Force est de constater que de moins en moins de Canadiens anglais semblent attachés à ce principe. Si les jours où le Parti réformiste faisait campagne contre le bilinguisme officiel sont passés, les partis politiques fédéralistes ne font plus sa promotion afin de favoriser l’unité nationale ou une meilleure compréhension de l’autre solitude.
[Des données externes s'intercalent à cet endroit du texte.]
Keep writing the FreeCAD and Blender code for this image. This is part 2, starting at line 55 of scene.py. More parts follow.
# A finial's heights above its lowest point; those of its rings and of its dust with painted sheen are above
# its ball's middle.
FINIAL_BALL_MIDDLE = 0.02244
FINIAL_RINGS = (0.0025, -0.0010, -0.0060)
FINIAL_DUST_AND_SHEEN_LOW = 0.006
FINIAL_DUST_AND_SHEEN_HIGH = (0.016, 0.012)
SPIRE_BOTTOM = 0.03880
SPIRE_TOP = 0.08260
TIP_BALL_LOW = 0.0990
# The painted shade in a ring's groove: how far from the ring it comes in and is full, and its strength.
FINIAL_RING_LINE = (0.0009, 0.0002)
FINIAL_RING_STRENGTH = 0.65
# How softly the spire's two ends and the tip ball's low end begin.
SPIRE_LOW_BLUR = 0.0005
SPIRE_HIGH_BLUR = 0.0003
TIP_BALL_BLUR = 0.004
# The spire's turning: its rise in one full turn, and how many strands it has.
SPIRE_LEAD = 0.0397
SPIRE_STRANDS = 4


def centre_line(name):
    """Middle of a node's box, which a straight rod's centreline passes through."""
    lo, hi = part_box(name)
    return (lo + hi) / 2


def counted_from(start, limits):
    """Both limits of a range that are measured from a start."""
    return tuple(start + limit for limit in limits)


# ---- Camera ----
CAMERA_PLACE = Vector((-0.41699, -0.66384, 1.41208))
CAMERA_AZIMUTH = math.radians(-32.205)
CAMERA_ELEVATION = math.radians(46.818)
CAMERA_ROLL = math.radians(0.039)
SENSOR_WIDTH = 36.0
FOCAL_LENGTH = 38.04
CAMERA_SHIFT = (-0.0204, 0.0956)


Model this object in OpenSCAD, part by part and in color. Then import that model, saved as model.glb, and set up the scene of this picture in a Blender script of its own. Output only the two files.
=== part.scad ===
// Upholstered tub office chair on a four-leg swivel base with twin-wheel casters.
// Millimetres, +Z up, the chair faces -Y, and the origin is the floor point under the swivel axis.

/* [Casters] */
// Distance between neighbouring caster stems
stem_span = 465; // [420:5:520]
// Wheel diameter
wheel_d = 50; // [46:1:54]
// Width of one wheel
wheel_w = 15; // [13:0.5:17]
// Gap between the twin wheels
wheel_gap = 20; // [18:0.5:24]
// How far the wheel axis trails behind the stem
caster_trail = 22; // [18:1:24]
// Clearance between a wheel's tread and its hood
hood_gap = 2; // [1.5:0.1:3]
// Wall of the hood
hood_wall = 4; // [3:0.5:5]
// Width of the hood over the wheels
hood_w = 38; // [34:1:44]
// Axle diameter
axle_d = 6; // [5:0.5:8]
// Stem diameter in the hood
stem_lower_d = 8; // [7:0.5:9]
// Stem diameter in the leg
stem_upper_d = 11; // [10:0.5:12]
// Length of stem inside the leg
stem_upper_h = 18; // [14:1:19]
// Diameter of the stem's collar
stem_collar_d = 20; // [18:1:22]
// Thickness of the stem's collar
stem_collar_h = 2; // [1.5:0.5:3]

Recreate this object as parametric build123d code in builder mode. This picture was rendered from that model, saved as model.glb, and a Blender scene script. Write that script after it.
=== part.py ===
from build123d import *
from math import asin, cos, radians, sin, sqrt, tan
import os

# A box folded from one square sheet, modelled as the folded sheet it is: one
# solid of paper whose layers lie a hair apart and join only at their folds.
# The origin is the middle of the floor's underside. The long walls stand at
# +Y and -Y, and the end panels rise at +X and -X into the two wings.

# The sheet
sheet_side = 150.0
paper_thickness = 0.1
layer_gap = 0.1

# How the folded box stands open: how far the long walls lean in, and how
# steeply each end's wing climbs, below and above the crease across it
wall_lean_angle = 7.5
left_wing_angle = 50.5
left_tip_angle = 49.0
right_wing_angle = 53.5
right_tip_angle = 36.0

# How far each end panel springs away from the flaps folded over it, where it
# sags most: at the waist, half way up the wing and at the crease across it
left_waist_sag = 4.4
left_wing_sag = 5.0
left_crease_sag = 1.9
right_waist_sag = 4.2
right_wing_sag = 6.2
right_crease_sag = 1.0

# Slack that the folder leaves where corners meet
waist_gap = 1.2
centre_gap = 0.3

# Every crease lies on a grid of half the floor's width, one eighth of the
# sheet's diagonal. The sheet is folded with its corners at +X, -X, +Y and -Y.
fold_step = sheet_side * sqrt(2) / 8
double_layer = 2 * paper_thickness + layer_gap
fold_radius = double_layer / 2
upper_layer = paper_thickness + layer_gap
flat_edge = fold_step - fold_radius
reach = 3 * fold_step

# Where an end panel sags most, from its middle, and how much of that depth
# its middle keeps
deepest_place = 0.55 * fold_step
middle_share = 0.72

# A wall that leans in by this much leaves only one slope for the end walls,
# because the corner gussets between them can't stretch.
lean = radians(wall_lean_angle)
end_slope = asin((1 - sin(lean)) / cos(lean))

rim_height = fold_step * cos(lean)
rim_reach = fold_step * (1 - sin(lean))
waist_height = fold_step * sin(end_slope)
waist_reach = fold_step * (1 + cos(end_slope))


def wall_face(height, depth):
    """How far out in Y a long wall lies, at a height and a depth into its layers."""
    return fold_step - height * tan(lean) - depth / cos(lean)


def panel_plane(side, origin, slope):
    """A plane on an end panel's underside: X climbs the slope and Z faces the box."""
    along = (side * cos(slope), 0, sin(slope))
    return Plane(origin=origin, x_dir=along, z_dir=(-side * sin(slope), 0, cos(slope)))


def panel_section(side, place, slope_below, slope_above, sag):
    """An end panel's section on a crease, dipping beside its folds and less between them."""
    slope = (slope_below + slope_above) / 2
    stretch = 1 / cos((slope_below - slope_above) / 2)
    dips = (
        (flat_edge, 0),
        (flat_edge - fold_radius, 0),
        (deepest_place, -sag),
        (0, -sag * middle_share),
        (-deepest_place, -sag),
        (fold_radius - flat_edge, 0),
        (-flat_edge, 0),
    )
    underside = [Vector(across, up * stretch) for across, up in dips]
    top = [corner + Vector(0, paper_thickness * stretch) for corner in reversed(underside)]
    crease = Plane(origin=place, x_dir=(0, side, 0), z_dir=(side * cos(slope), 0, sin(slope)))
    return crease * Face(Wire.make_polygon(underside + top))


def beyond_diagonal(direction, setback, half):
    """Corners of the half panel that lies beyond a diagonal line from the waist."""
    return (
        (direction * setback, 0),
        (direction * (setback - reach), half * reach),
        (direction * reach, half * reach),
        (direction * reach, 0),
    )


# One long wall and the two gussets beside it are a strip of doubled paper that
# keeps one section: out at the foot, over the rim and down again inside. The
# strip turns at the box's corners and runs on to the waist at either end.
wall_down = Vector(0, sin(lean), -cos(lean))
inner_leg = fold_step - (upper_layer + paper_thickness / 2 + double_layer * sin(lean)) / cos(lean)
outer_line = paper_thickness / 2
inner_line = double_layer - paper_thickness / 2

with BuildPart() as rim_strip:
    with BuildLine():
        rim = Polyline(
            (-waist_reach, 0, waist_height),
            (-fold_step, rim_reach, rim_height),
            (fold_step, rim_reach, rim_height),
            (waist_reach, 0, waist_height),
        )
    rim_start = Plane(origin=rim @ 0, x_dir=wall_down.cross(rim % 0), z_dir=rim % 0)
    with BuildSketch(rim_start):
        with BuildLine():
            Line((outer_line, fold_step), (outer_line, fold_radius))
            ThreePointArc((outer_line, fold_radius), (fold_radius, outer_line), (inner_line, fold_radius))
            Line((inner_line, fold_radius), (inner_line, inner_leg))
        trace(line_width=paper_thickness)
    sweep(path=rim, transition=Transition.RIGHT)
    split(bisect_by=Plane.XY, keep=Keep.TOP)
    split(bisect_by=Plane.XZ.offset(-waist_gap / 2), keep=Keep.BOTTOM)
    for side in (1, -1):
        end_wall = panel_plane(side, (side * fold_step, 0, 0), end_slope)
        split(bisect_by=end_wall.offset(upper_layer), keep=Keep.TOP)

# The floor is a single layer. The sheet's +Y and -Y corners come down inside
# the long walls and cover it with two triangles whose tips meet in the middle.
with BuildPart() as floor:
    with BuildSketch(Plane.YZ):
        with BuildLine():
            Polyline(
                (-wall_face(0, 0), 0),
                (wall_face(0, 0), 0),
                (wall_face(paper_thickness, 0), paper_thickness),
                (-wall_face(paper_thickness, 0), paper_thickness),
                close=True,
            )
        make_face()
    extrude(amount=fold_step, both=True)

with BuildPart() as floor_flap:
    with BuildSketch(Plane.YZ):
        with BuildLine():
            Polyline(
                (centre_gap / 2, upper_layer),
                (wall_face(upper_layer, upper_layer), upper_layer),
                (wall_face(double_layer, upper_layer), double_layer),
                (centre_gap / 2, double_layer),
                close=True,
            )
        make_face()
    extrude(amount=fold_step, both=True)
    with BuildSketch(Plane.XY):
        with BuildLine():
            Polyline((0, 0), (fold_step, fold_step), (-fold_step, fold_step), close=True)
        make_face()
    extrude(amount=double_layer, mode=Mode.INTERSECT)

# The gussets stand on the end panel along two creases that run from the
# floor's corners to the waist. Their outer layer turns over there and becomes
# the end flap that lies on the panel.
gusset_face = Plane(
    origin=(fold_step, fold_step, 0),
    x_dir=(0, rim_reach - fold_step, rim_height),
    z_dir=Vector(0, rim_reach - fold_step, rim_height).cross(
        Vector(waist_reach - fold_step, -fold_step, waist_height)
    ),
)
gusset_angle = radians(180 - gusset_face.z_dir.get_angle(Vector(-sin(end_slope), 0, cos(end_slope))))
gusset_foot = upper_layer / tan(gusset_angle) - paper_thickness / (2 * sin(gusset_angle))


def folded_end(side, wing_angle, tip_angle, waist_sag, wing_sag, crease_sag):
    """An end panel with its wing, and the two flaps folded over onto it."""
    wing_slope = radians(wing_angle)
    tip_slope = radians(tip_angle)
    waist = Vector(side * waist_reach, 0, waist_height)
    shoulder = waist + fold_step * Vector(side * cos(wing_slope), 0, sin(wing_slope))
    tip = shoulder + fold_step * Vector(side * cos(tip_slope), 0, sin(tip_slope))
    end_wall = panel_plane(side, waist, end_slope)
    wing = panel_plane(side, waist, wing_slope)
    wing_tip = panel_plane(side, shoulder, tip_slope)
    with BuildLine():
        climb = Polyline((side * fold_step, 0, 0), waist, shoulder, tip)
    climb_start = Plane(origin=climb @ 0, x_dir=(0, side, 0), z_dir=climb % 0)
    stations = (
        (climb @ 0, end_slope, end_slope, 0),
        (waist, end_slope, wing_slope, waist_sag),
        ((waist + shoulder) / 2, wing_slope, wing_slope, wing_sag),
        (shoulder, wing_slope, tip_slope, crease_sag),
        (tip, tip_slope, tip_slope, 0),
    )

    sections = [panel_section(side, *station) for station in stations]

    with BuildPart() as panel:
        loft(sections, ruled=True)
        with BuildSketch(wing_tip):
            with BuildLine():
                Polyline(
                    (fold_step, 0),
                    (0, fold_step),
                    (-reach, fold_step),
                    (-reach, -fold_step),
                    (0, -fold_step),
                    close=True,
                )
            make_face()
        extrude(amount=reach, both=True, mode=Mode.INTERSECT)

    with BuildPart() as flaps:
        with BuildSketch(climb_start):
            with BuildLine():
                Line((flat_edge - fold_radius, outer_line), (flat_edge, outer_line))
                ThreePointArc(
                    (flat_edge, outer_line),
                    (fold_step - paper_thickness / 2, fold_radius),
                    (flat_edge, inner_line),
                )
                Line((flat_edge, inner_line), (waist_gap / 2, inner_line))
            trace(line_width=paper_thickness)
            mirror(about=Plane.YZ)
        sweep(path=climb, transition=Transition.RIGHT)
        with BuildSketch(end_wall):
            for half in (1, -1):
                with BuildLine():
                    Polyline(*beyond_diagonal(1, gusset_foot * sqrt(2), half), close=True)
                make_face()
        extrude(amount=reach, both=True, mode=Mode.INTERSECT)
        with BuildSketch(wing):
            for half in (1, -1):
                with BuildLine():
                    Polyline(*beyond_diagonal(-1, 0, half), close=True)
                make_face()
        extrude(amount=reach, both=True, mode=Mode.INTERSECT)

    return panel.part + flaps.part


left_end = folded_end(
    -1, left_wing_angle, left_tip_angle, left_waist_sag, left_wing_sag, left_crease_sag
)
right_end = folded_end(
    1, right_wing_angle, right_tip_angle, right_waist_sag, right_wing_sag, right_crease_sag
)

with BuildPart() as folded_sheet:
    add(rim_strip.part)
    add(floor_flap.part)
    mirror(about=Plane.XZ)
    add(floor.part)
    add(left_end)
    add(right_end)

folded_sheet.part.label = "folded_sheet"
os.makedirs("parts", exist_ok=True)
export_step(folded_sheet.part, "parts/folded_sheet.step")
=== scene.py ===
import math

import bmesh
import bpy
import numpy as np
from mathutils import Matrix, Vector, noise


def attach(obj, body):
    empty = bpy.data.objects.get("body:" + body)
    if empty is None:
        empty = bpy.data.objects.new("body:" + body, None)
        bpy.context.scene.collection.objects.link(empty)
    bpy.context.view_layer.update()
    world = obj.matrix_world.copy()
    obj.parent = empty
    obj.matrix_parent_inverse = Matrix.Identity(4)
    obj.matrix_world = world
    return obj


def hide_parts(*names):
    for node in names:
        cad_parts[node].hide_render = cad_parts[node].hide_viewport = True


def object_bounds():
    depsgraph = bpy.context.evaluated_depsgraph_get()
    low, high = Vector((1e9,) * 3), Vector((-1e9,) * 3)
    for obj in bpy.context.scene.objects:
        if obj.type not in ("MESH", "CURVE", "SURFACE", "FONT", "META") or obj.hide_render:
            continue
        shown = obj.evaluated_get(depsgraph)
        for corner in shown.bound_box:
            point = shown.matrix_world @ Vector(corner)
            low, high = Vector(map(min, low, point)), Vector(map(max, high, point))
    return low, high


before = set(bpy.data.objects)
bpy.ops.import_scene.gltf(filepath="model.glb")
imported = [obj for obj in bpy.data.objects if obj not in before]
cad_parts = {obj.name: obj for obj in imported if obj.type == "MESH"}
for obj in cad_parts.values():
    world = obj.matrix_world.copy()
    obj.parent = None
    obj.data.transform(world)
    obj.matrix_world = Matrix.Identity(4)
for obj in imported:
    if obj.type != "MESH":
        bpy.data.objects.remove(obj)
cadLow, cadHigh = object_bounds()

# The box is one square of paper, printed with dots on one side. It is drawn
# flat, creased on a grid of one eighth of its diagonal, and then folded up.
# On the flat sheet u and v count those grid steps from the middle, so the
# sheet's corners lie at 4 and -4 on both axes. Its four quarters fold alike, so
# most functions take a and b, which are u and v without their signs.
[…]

Si les classes d’immersion française demeurent très courues au Canada anglais, c’est principalement parce que les parents anglophones y voient une façon d’assurer à leurs enfants d’être entourés des meilleurs élèves de leur école.
À quoi servirait un commissaire aux langues officielles qui ne prendrait pas au sérieux un nombre aussi important de plaintes sur la nomination de la cheffe d’État d’un pays officiellement bilingue ?
Même le Parti libéral du Canada a changé de stratégie. Loin d’être le champion d’un Canada bilingue d’un océan à l’autre, le PLC de 2021 promet de contribuer au renforcement du français au Québec et chez les minorités francophones à l’extérieur de la province, sans pour autant chercher à rehausser le statut de la langue de Molière sur le plan national. Après tout, un tel projet ne rallierait pas beaucoup d’électeurs anglophones, alors que les Québécois ont depuis longtemps cessé de se préoccuper du statut du français à l’extérieur de leur province.
Certes, le projet de loi sur les langues officielles que vient de déposer la ministre Mélanie Joly ferait du bilinguisme une exigence formelle pour les juges du plus haut tribunal du pays. C’est un gain pour les francophones du pays. Mais la nomination de Mme Simon, que j’appuie néanmoins presque sans réserve, a déjà ouvert la porte à une remise en question de cette exigence. Au lieu d’être une exception à la règle, de plus en plus de Canadiens anglais semblent penser que la nomination d’une gouverneure générale — ou d’un juge — qui ne parle pas le français est non seulement acceptable, mais souhaitable afin de s’assurer que les institutions fédérales reflètent la diversité multiculturelle du pays.
Ce n’est peut-être que le début d’une nouvelle ère où le français n’aura plus sa place au soleil.